TASK DIRECTIONS -
Which lines include the word "part"? Copy each of them.

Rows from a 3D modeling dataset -
┌──
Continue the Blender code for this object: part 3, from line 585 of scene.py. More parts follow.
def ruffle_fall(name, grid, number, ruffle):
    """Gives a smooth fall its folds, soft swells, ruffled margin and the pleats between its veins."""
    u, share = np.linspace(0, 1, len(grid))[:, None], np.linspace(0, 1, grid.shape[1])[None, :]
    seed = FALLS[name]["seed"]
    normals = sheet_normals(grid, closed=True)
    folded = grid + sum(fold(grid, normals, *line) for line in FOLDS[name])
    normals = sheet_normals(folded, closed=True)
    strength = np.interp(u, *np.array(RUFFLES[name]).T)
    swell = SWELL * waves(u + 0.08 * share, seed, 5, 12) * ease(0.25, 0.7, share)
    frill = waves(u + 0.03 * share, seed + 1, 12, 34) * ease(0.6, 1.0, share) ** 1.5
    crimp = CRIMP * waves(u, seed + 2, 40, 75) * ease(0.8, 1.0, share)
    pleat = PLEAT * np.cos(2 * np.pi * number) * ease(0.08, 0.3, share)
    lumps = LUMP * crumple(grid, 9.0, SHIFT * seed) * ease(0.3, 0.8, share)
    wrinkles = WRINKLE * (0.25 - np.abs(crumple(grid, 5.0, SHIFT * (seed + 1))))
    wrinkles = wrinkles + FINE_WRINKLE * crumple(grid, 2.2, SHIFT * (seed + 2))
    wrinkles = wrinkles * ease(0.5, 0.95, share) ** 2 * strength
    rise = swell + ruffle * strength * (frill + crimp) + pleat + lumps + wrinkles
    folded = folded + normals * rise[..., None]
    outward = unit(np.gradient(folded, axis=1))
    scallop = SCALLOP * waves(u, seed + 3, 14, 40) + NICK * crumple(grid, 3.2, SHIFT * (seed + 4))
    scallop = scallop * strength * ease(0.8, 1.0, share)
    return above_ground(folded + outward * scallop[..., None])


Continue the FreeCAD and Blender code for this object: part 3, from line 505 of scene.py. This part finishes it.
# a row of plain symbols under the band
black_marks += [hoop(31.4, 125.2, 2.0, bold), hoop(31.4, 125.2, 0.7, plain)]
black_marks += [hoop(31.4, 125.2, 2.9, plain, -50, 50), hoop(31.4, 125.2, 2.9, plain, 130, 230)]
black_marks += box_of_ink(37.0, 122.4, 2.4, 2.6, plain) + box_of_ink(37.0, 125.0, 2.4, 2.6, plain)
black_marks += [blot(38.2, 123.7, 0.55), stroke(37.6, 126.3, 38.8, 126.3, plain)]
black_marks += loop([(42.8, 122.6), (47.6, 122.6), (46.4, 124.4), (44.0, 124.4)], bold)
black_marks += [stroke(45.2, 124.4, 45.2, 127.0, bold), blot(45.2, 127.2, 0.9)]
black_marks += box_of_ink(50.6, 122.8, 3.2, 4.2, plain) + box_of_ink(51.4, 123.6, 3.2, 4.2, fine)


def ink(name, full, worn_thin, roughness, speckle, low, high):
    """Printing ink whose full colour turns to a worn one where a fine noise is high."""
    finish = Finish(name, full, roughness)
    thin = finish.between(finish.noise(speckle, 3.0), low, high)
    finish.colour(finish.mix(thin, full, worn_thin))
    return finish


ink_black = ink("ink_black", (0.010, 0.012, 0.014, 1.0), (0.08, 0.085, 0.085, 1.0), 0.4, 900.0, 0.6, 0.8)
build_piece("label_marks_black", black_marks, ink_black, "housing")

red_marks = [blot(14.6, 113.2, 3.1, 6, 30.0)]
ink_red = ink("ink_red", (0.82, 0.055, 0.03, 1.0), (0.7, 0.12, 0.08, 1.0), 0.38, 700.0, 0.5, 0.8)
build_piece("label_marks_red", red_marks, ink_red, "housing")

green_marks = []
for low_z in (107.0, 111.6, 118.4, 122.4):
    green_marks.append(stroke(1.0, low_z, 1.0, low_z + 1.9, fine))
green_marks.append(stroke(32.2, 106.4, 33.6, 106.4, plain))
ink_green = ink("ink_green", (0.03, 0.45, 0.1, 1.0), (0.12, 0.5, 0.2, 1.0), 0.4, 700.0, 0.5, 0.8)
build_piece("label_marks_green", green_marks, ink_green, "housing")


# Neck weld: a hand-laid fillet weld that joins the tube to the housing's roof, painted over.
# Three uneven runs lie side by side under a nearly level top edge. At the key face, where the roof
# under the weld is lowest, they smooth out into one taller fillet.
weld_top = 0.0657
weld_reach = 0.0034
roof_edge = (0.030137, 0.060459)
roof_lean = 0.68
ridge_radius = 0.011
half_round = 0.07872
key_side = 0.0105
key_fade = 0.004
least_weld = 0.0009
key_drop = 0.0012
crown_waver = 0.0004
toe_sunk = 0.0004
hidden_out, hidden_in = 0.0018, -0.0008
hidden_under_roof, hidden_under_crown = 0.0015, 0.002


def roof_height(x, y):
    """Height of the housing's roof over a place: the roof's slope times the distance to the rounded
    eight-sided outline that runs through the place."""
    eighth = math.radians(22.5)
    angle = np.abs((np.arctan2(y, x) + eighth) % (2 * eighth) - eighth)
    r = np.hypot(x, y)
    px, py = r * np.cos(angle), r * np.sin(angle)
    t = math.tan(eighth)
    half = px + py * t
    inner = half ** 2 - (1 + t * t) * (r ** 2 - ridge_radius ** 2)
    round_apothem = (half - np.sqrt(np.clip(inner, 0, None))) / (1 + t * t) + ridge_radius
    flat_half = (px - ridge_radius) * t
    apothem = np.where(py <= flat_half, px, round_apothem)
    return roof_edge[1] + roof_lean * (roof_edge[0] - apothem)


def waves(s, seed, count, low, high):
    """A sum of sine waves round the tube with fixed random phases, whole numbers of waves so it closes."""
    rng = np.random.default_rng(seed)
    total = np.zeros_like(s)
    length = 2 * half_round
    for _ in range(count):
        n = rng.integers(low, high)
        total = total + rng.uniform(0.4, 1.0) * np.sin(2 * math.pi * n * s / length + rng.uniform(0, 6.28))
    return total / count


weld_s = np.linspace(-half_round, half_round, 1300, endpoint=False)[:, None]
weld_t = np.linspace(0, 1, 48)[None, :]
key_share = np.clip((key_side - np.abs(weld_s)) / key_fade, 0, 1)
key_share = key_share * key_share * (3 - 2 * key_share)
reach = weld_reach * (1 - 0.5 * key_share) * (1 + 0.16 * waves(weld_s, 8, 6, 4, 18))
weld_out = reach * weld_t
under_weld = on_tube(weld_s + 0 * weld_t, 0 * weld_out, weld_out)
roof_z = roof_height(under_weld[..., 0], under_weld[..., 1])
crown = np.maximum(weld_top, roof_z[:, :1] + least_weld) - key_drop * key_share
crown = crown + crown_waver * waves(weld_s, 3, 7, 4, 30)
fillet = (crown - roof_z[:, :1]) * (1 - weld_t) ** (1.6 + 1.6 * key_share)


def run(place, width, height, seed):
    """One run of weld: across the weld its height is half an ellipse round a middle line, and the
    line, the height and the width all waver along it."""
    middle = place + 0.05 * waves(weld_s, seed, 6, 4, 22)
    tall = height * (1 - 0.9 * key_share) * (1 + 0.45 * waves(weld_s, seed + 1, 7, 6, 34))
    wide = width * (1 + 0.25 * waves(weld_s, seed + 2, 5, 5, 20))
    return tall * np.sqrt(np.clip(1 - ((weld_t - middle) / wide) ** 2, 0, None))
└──
ANSWER IN FULL -
Continue the Blender code for this object: part 3, from line 585 of scene.py. More parts follow.
Continue the FreeCAD and Blender code for this object: part 3, from line 505 of scene.py. This part finishes it.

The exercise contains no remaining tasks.